Let's look at the following triangle:

            (0,0.5,0)
               /\
              /  \
(-0.5,0.0,0) /____\ (0.5,0.0,0)

Imagine we want to translate this triangle by (10_000_000, 0, 0) (or 4B 18 96 80 in hex float 32). We would expect the vertices to be positioned like so:

                (10_000_000,0.5,0)
                      /\
                     /  \
(9_999_999.5,0.0,0) /____\ (10_000_000.5,0.0,0)

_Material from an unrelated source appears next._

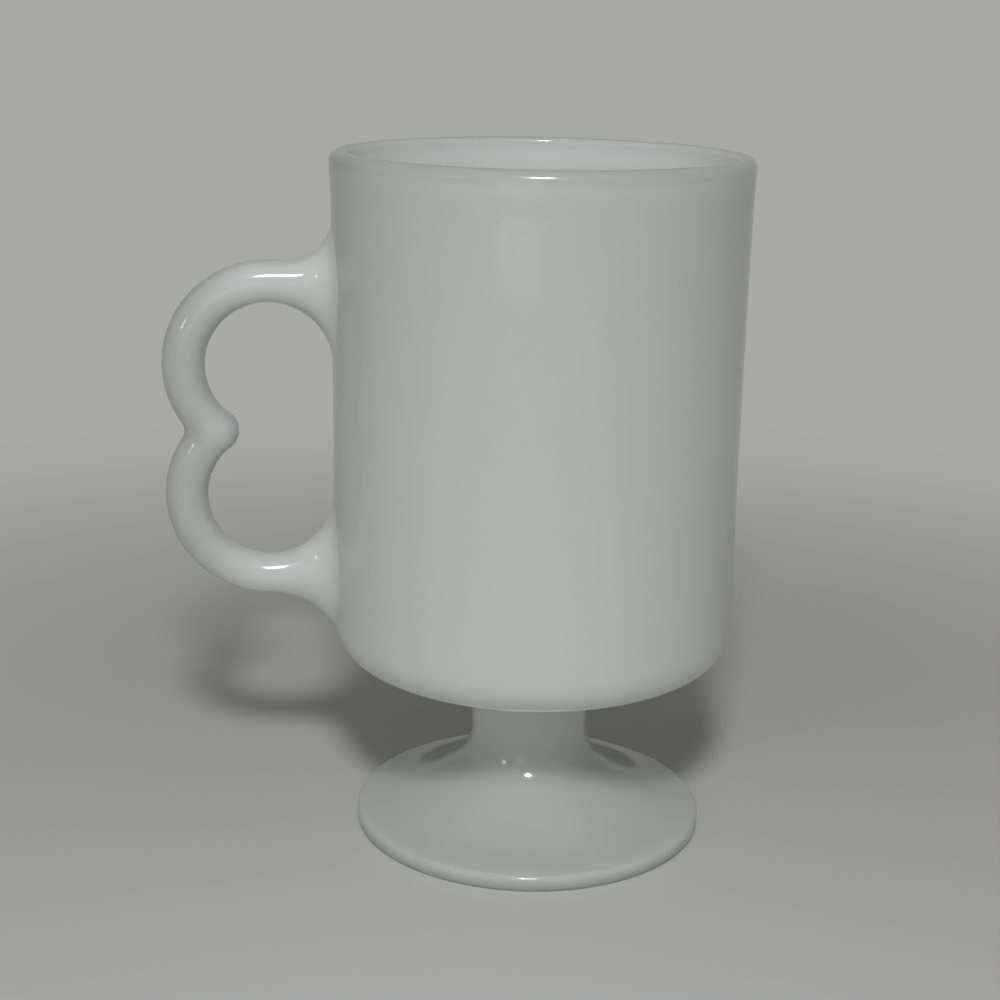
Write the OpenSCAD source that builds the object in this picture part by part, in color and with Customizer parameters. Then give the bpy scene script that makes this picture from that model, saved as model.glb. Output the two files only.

However, neither 9_999_999.5 nor 10_000_000.5 can be exactly represented as a 32-bit floating point number. In hexadecimal, the closest 32-bit floating point numbers will be at either (9_999_999, 0, 0)/4B 18 96 7F in the negative direction or (10_000_001, 0, 0)/4B 18 96 81 (in the positive direction). Applying this transform will most likely round both values to 10_000_000, collapsing the triangle to a single point. We can verify this with numpy:

>>> import numpy
>>> numpy.float32(10_000_000) + numpy.float32(0.5)
10000000.0
>>> numpy.float32(10_000_000) + numpy.float32(-0.5)
10000000.0

Python's float is almost always a 64-bit floating point number, so I'm using numpy to make sure I'm working with 32-bit floats.

Since floating point numbers have greater precision the closer you get to zero, if we're forced to work with only 32-bits, we can squeeze more precision by reducing the absolute size of the value it contains.

For example, we could adjust the model matrix so that all transforms are specified relative to the camera position, rather than the world origin.

Imagine a camera positioned at (9_999_990, 0, 0), looking at our triangle above. In "camera offset space", the transformed triangle origin is at (10,0,0) (rather than (10_000_000, 0, 0) in "real world space"). This leaves us with sufficient precision to render the triangle above:

>>> numpy.float32(10) + numpy.float32(0.5)
10.5
>>> numpy.float32(10) + numpy.float32(-0.5)
9.5

Returning to Filament, it should be clear that moving the world origin to the camera origin is Filament's way to maximize precision for floating point calculations.